---------- PROVIDED RECORDS ----------
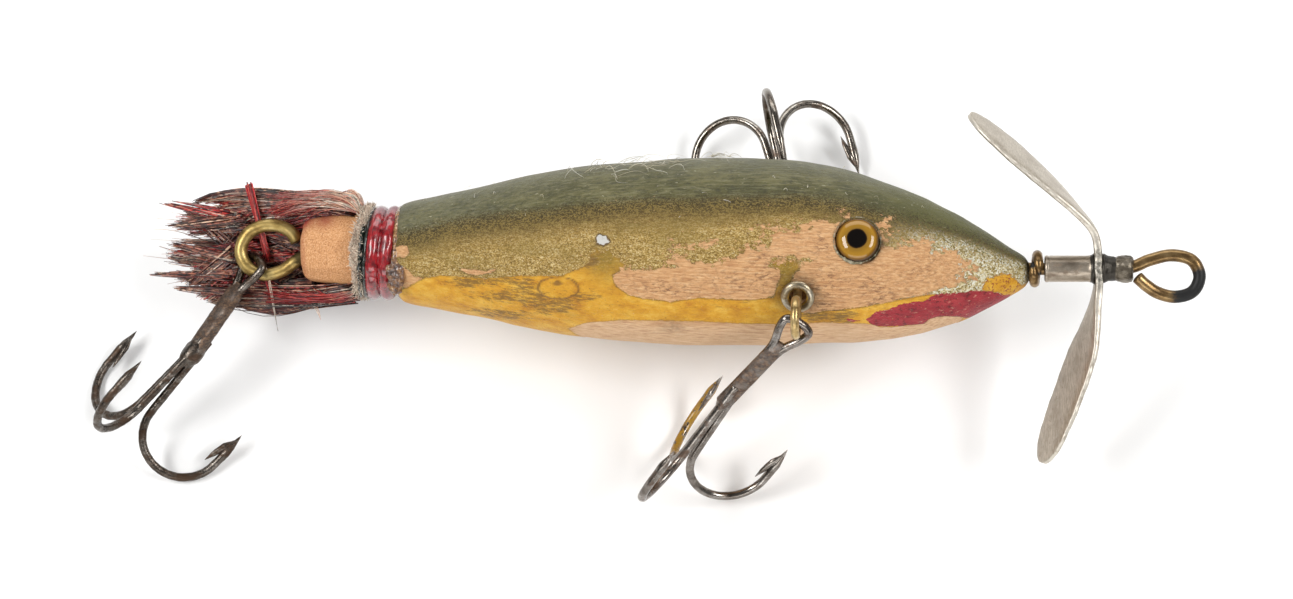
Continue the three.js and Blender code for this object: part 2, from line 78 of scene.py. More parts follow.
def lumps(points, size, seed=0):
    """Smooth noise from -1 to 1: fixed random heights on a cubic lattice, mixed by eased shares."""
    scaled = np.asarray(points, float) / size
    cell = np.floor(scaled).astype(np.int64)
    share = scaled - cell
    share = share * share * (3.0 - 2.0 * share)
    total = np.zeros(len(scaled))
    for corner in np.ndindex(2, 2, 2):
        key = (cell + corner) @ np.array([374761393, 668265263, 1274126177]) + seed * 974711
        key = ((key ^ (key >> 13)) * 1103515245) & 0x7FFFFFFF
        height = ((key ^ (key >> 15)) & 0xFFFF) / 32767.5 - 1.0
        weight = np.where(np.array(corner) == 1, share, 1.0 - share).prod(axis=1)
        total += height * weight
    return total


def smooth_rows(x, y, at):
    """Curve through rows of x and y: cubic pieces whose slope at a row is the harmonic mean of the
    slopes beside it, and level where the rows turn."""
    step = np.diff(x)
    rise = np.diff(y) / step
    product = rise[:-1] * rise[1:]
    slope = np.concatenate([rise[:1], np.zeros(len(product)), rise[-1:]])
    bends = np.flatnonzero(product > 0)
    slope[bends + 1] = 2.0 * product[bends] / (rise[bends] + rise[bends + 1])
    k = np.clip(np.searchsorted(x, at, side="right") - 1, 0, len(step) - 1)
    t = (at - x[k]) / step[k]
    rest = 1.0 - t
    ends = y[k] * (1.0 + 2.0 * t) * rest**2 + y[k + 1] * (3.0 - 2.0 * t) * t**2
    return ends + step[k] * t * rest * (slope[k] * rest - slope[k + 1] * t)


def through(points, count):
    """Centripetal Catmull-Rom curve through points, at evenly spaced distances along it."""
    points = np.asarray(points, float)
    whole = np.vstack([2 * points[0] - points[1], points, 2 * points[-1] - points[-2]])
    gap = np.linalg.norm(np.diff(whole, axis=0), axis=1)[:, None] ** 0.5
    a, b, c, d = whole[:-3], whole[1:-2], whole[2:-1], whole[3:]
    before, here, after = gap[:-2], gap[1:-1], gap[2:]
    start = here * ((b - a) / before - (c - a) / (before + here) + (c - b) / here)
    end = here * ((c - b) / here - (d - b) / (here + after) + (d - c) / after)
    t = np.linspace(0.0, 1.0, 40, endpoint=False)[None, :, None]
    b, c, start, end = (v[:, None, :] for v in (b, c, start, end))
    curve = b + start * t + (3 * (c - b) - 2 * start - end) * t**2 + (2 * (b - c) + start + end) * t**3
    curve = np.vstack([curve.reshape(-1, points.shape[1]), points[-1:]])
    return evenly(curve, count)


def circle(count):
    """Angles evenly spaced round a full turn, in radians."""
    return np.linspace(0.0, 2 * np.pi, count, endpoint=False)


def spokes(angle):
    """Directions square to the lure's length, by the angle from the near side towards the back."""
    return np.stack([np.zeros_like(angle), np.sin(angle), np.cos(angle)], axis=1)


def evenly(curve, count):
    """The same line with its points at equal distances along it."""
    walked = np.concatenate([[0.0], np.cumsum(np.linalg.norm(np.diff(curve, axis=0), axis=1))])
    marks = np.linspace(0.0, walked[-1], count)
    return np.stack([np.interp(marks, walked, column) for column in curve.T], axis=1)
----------
---------- PROVIDED RECORDS ----------
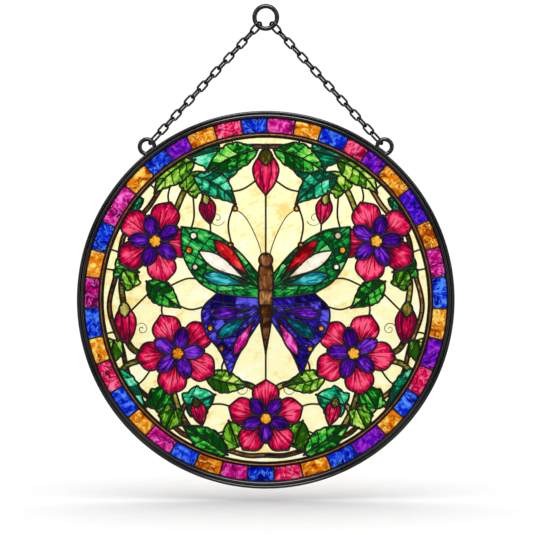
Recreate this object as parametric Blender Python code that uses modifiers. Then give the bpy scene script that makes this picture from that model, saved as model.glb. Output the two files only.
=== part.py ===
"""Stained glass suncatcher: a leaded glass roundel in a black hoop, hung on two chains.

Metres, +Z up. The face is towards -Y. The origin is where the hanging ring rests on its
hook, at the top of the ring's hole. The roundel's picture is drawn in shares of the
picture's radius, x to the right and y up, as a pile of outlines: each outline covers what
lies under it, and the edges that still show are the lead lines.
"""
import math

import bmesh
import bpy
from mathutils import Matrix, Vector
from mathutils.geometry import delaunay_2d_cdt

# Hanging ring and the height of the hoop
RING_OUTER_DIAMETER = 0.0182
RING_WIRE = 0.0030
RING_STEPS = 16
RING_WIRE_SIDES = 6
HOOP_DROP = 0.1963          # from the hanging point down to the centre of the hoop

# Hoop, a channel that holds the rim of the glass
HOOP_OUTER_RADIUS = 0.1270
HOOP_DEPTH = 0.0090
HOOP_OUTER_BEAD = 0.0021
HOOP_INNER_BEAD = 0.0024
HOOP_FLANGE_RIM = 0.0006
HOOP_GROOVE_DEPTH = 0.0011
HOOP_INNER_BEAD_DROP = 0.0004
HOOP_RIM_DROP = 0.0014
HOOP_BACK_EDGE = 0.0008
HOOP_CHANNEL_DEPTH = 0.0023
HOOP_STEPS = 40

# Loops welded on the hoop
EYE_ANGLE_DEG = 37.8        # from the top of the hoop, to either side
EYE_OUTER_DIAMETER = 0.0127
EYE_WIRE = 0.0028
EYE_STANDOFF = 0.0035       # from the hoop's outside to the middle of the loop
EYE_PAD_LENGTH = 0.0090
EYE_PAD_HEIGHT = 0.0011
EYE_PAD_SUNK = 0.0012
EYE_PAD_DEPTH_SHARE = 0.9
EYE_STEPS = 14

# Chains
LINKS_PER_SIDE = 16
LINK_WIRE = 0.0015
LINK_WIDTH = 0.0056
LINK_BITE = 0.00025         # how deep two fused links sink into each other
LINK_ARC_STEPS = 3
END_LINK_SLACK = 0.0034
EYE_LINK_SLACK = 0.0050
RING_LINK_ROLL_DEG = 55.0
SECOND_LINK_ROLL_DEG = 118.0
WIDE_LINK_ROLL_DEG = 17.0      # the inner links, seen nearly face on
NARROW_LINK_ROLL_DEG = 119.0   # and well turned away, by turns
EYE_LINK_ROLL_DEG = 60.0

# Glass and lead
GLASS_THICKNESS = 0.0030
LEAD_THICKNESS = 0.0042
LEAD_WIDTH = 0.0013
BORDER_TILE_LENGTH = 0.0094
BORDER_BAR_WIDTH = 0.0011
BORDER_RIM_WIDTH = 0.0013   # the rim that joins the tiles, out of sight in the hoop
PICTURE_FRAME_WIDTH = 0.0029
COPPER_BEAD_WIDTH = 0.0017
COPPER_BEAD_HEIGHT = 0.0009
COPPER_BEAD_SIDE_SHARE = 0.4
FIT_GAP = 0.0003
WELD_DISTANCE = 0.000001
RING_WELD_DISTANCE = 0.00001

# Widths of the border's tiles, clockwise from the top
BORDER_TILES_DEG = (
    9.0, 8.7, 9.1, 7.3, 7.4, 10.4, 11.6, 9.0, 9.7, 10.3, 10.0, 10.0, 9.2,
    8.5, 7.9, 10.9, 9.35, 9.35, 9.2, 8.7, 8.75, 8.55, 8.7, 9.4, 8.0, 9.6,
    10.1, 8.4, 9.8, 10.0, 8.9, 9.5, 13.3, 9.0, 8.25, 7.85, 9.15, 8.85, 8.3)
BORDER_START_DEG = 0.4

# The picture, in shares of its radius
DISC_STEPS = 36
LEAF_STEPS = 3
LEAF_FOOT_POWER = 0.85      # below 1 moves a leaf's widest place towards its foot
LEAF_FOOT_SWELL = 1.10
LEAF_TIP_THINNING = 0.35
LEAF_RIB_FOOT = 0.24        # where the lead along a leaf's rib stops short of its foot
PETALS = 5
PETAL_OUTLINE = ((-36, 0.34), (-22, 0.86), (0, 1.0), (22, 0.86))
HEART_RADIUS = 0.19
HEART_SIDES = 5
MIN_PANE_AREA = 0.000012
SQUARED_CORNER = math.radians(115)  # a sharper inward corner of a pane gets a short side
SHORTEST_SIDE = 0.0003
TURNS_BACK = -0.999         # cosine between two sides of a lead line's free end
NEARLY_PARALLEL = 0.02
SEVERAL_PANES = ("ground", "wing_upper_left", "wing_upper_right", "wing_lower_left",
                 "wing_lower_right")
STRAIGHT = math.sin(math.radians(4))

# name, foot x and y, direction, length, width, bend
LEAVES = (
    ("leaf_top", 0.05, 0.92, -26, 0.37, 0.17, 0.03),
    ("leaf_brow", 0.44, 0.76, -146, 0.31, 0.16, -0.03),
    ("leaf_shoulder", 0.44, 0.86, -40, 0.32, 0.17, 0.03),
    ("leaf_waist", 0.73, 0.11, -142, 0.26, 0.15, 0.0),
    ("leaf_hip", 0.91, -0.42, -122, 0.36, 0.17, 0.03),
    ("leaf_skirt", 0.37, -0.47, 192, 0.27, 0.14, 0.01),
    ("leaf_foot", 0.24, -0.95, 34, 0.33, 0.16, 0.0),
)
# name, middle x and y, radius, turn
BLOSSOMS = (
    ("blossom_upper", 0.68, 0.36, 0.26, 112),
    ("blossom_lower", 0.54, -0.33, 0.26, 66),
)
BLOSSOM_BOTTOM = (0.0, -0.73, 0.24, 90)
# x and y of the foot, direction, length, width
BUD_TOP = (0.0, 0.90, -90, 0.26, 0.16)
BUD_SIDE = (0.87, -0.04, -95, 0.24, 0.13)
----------
## GIVEN REQUEST
Everything from the line containing "Recreate this object" down to the line containing "EYE_LINK_ROLL_DEG = 60.0" should be repeated exactly, with both end lines kept and no other lines added.

## FULL SOLUTION
Recreate this object as parametric Blender Python code that uses modifiers. Then give the bpy scene script that makes this picture from that model, saved as model.glb. Output the two files only.
=== part.py ===
"""Stained glass suncatcher: a leaded glass roundel in a black hoop, hung on two chains.

Metres, +Z up. The face is towards -Y. The origin is where the hanging ring rests on its
hook, at the top of the ring's hole. The roundel's picture is drawn in shares of the
picture's radius, x to the right and y up, as a pile of outlines: each outline covers what
lies under it, and the edges that still show are the lead lines.
"""
import math

import bmesh
import bpy
from mathutils import Matrix, Vector
from mathutils.geometry import delaunay_2d_cdt

# Hanging ring and the height of the hoop
RING_OUTER_DIAMETER = 0.0182
RING_WIRE = 0.0030
RING_STEPS = 16
RING_WIRE_SIDES = 6
HOOP_DROP = 0.1963          # from the hanging point down to the centre of the hoop

# Hoop, a channel that holds the rim of the glass
HOOP_OUTER_RADIUS = 0.1270
HOOP_DEPTH = 0.0090
HOOP_OUTER_BEAD = 0.0021
HOOP_INNER_BEAD = 0.0024
HOOP_FLANGE_RIM = 0.0006
HOOP_GROOVE_DEPTH = 0.0011
HOOP_INNER_BEAD_DROP = 0.0004
HOOP_RIM_DROP = 0.0014
HOOP_BACK_EDGE = 0.0008
HOOP_CHANNEL_DEPTH = 0.0023
HOOP_STEPS = 40

# Loops welded on the hoop
EYE_ANGLE_DEG = 37.8        # from the top of the hoop, to either side
EYE_OUTER_DIAMETER = 0.0127
EYE_WIRE = 0.0028
EYE_STANDOFF = 0.0035       # from the hoop's outside to the middle of the loop
EYE_PAD_LENGTH = 0.0090
EYE_PAD_HEIGHT = 0.0011
EYE_PAD_SUNK = 0.0012
EYE_PAD_DEPTH_SHARE = 0.9
EYE_STEPS = 14

# Chains
LINKS_PER_SIDE = 16
LINK_WIRE = 0.0015
LINK_WIDTH = 0.0056
LINK_BITE = 0.00025         # how deep two fused links sink into each other
LINK_ARC_STEPS = 3
END_LINK_SLACK = 0.0034
EYE_LINK_SLACK = 0.0050
RING_LINK_ROLL_DEG = 55.0
SECOND_LINK_ROLL_DEG = 118.0
WIDE_LINK_ROLL_DEG = 17.0      # the inner links, seen nearly face on
NARROW_LINK_ROLL_DEG = 119.0   # and well turned away, by turns
EYE_LINK_ROLL_DEG = 60.0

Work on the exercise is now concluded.